I think that theory has been proven wrong already, although I bet brokers still pitch that angle.
Hungry buyers will have their eyes light up at some point, but that is still yet to come. That light at the end of the tunnel, for now, is likely a mack truck heading our way! But at least the process started.
In regards to city budgets, who knows how bad it will get or what will happen. This is the big unknown!! Thanks for comment
Posted by Noah | November 11, 2008 6:07 PM
Before the downturn began, there probably was a lot of sideline money waiting for a 5 - 7% drop. But that's always the case in a thriving market. The reasons the market is falling, however, are the same reasons why there is no sideline money right now. People have either lost their jobs, fear losing their jobs and expect lower bonuses, have lost 30% of their net worth or can't get nearly as much credit as they could have 18 months ago. Even financially healthy potential buyers are reluctant to buy for fear of purchasing a depreciating asset. The notion that sideline money exists independent of macroeconomic conditions is silly.
Posted by billshiers | November 11, 2008 6:35 PM
totally agreed billshiers
Posted by Noah | November 11, 2008 6:41 PM
Noah,
As usual, I agree with you. The truly ugly question is whether we're going to go to extra innings.
Posted by brenda | November 12, 2008 6:11 AM
So is this average price quality controlled in any sense (like the Case-Shiller Index) or is it just the raw average of sale prices during the quarter?
I just can't help but believe that this increase is due to a few sales in the very high end of the market and a dearth of activity at every other price point. Maybe I'm wrong, but who can tell? It's the brokers job to choose the number that works for them and there's no publicly available quality controlled data at anything less than the MSA level to counter their massaged numbers.

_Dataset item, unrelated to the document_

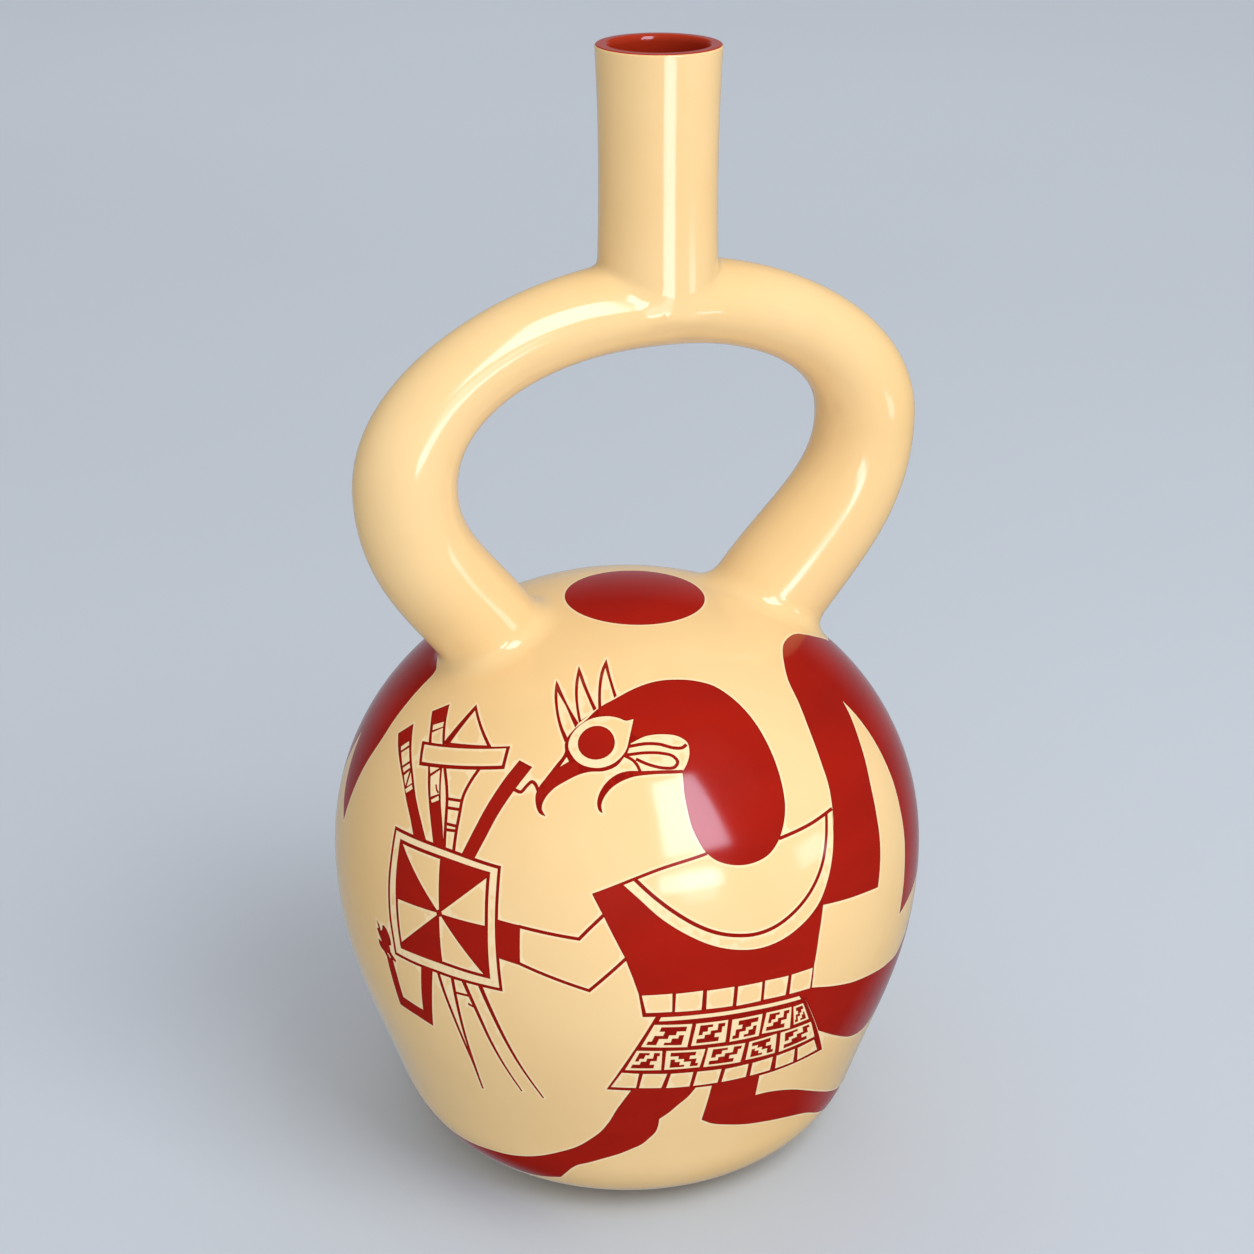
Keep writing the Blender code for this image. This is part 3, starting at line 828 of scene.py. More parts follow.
BELT_SQUARES = (
    [(3.5, 117.1), (10.7, 117), (10.7, 122.1), (4.5, 122)],
    [(11.6, 117.1), (18.1, 117), (17.8, 122.4), (11.4, 122.2)],
    [(19.1, 117.2), (25.9, 117.3), (25.6, 122.7), (19, 122.4)],
    [(26.9, 117.5), (33.2, 117.7), (33, 123), (26.6, 122.9)],
    [(34, 117.6), (40.5, 118.1), (39.9, 123.4), (33.8, 122.9)],
    [(41.4, 118.1), (47.7, 118.3), (47.3, 124), (41.1, 123.5)],
)
FRET_PANELS = (
    # the corners of each fret's panel, and whether the fret is turned left to right or upside down
    ([(6.5, 125.6), (15.7, 126.2), (14.7, 133.2), (3.4, 132.2)], False, False),
    ([(16.7, 126.3), (24.7, 126.6), (24.4, 133.4), (15.7, 133)], True, True),
    ([(25.8, 126.8), (33.8, 127.1), (33.4, 133.8), (25.5, 133.6)], False, False),
    ([(34.9, 127.1), (42.1, 127.7), (42.5, 134.4), (34.2, 133.4)], True, True),
    ([(42.7, 127.9), (45.6, 127.9), (48.3, 133.8), (43.6, 133.8)], False, False),
    ([(2.4, 133.4), (8.6, 133.8), (8.5, 140.2), (-0.5, 139.8)], True, True),
    ([(9.6, 133.9), (19.4, 134.6), (18.3, 140.5), (9.3, 140.2)], True, False),
    ([(20.1, 134.4), (29.9, 135.1), (29.3, 141.4), (19.3, 140.7)], True, True),
    ([(31, 135.1), (38.7, 134.9), (39.2, 141.5), (30.7, 141.1)], True, False),
    ([(39.9, 135), (49.3, 135.2), (52, 141.3), (40.5, 141.7)], True, True),
)
HEM_SQUARES = (
    [(-1.3, 140.8), (3, 141.2), (2.3, 146.3), (-4.1, 146)],
    [(4, 141.3), (10.1, 141.7), (8.8, 146.7), (3.1, 146.4)],
    [(11.1, 141.8), (16.8, 142), (16.2, 147.1), (10.1, 146.9)],
    [(17.9, 142.1), (24.3, 142.5), (23.8, 147.3), (17.2, 147.1)],
    [(25.4, 142.8), (31.8, 142.8), (31.8, 147.5), (24.9, 147.4)],
    [(33, 142.9), (38.9, 142.8), (39, 147.6), (33, 147.5)],
    [(40.1, 142.9), (45.8, 142.8), (46.5, 147.7), (40.7, 147.7)],
    [(46.8, 142.9), (52.2, 142.5), (54.8, 147.2), (47.9, 147.7)],
)


def draw_skirt(pen):
    """The flared skirt: two rows of stepped frets over a row of squares."""
    pen.fill(RED, [
        (6.9, 123), (-5.3, 147), (1.4, 147.3), (10.1, 147.6), (25.5, 148.3), (41, 148.7),
        (57.2, 148.4), (44.9, 124.4), (30.3, 123.3), (17.9, 123),
    ])
    pen.fill(CREAM, [
        (8.1, 123.5), (17.9, 123.7), (30.3, 124.2), (44.1, 125.2), (44.8, 126.3), (30.4, 125.3),
        (17.9, 124.8), (7.6, 124.6),
    ],
    )
    for cell, sideways, upside_down in FRET_PANELS:
        pen.fill(CREAM, cell)
        draw_fret(pen, cell, sideways, upside_down)
    for square in HEM_SQUARES:
        pen.fill(CREAM, square)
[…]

As we're currently renters with a pile of cash waiting to buy, we've been watching a dozen or more listings over the past six months on a consistent basis in Brooklyn Heights and Cobble Hill. Guess what? Stuff isn't selling and asking prices are dropping at a pretty good clip. According to a simple buy v. lease spreadsheet I set up, another 10 or 15% drop gets back to "equilibrium." If the rental market starts to soften, as it will, then add another 5 to 10% to that.
Comments?
Posted by framed | November 12, 2008 2:31 PM
"Manhattan lags in recessions and leads in recoveries." Wrong.
Manhattan prices bottomed in '93, well after houses in the rest of the country were moving back up (I exclude other bubble-popped areas such as Boston and LA).
In the mid 1970's Manhattan was destroyed- with co-ops free to those who would take them over, as we remember- when such bargains were unheard of outside the city. And for those who were not willing to pay co-op fees there were of course squats in Harlem and Alphabet City.
Does anyone on this site think that Manhattan is a low cost provider of anything? In a recession cost wins. Manhattan is a good place to structure CDO's, market CDO's and sell art to people who structure and market CDO's. It is relatively weak in other categories.
Manhattan will be hit harder than the nation as a whole and will take longer to recover than the nation as a whole, because our current recession is credit driven and Manhattan is the vortex of the credit whirlpool.
Let's just hope that crime doesn't get out of control and the top three floors of 740 Park sell for $250,000 like they did in 1974.